Película de detalles, miradas, silencios y sobreentendidos, el tedio aparente no es más que una capa que, como la luz tenue que impregna todo el filme, recubre la verdadera naturaleza que late bajo él, pasiones adormecidas pero no desaparecidas, amores suspendidos, nostalgias veladas, recuerdos aletargados, un suave devenir hacia un punto final que solo se mira de reojo, del que se es consciente pero al que se rehuye mediante la repetición cotidiana de tareas y la ocasional entrega a los pequeños alicientes del día, pintar un rato en el jardín, regodearse en los aromas, las flores y los frutos de la primavera, detenerse en el canto de los pájaros, pasear hasta el acantilado para recibir el viento en la cara, otear desde lejos el rastro acuático de las ballenas… La vida fluye por ese enclave de la costa sobre el que los individuos pasan pero que nunca se detiene. En esa atmósfera de paz y quietud destaca la labor de unos intérpretes que, en cierto modo, hacen de sí mismos, de seres humanos dotados de una profunda humanidad amortizada que se niega a rendirse, a caducar, a pesar de las amarguras puntuales y de las esperanzas desvanecidas en el tiempo. Gish y Davis brillan con su carga de veteranía y saber hacer (imprescindible la versión original), a un tiempo asombrosas y patéticas, actrices enormes y presencias encogidas, que se mueven a sus anchas en un texto a su medida, escrito por David Berry a partir de su propia obra teatral, en las que pesan tanto las palabras como sus gestos y, sobre todo, sus rostros, sus manos sarmentosas, sus grandes ojos húmedos aún llenos de vida, y también de bagaje, sus andares torpes y encorvados, su dimensión física reducida en inversa proporción al tamaño de su leyenda.
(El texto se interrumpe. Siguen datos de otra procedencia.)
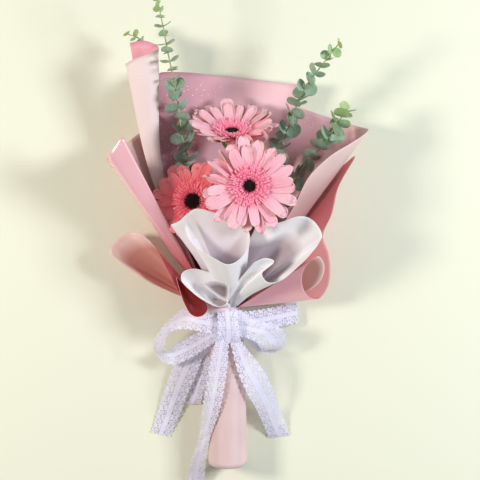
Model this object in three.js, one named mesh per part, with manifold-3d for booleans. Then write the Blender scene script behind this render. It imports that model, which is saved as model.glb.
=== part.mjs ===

Lindsay Anderson, rara avis entre sus compañeros del Free Cinema británico de antaño (Tony Richardson, Karel Reisz, Richard Lester, John Schlesinger…), que nunca quiso probar a hacer carrera en Hollywood, se despide del cine con este hermoso y elocuente canto a la vida, a la madurez y la vejez, al final de la vida, que es también, en cierto modo, a la altura de 1987, un adiós a un Hollywood que ya no existía, encarnado en varios de sus mitos.